Wednesday, October 31, 2012

iPad Mini: More of the Same – But That’s Not a Problem

The iPad Mini was announced earlier this month by Apple. Naturally, people were pretty excited about the features that would be included in the product. Apple have pretty much always delivered with innovation and small touches that make a big difference.

So, the iPad Mini came out, and everyone was pretty sure that it was just a smaller version of the iPad 2, which was released last year. To be honest, they were right, but why is this a problem?

The iPad 2 was a phenomenal tablet, loved by Apple aficionados and tech geeks all over. It offered a sleek and intuitive platform with some wonderful third party apps that made it almost indispensible to users once they had it in their lives. The only issues that anyone could complain about was that it was a large and bulky thing to use – like all tablets – and general use was a bit difficult.

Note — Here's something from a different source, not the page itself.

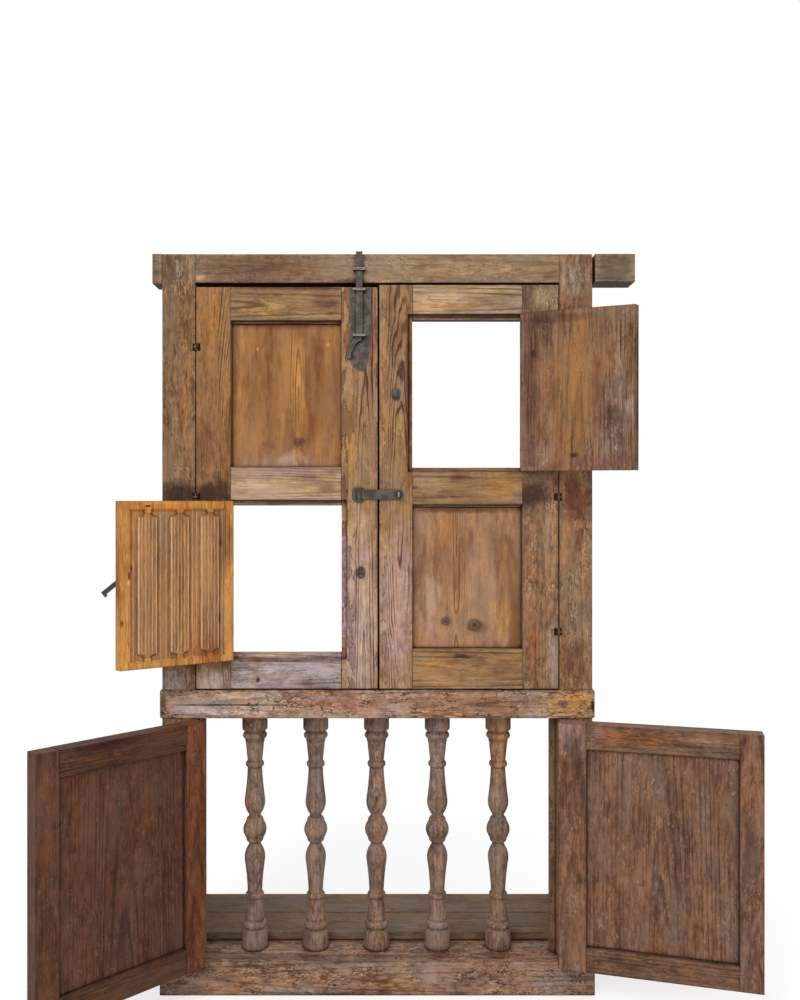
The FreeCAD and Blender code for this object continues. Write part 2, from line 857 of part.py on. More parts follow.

The iPad Mini aims to change all that. It has a smaller screen than its competitors at only 7.9 inches, and lacks the ‘Retina’ display of the previous iPad models, but Apple have kept the same pixels within a smaller area, meaning that the display is still clear and precise (even if it will look a bit less slick for those used to the Retina display of other Apple devices).

The iPad Mini is actually 23% smaller than its predecessors, and a whopping 50% lighter. It means that bulk isn’t a problem and it fits within one hand pretty easily. Using it on the go will become increasingly normal and far easier than using its larger brethren. Expect to see multitudes of these things on tubes and buses when they launch in November.

It keeps the iPad’s processing power too. The same Apple A5 processor will be making sure that every app runs to the best of its capabilities and that the smooth movement between screens and within programs translates onto the Mini. There is next to no lag when using the new iPad Mini, it’s fantastic. It has all of the power and a smaller case, which exactly what the critics of the iPad wanted.

The iPad Mini comes with a case too, which worried some. Make it too big and bulky and the benefits of a smaller product go out of the window. Apple have pulled it off though, and the cover feels like a perfect companion to the light and mobile tablet.

Its competitors, the Google Nexus 7 and the Kindle Fire, which are both small tablets should be worried about the iPad Mini. It was rumoured that the reduction would prove too much and quality would be lost. The Mini still boasts an 1080p video recorder, 5 megapixel camera and 4G LTE connectivity. This means that it is a serious contender for the portable tablet market, even if it is the pricier option.

A standard model will cost you around £269, which is more than the Fire or Nexus 7, but still decent value for what you get. If you desire more space (Apple will always have a tiered storage/price system) and you want a 4G connection then you’ll have to fork out a bit more money at around £529. That edge of the price range is pushing it for a lot of people, and those models are likely to sell far more slowly.

Don’t be fooled by that, though. The iPad Mini is an excellent step forward and proof that Apple can contend in almost any technology market. It will be a strong contender against the Fire and Nexus 7 and it deserves every single bit of praise it’s getting.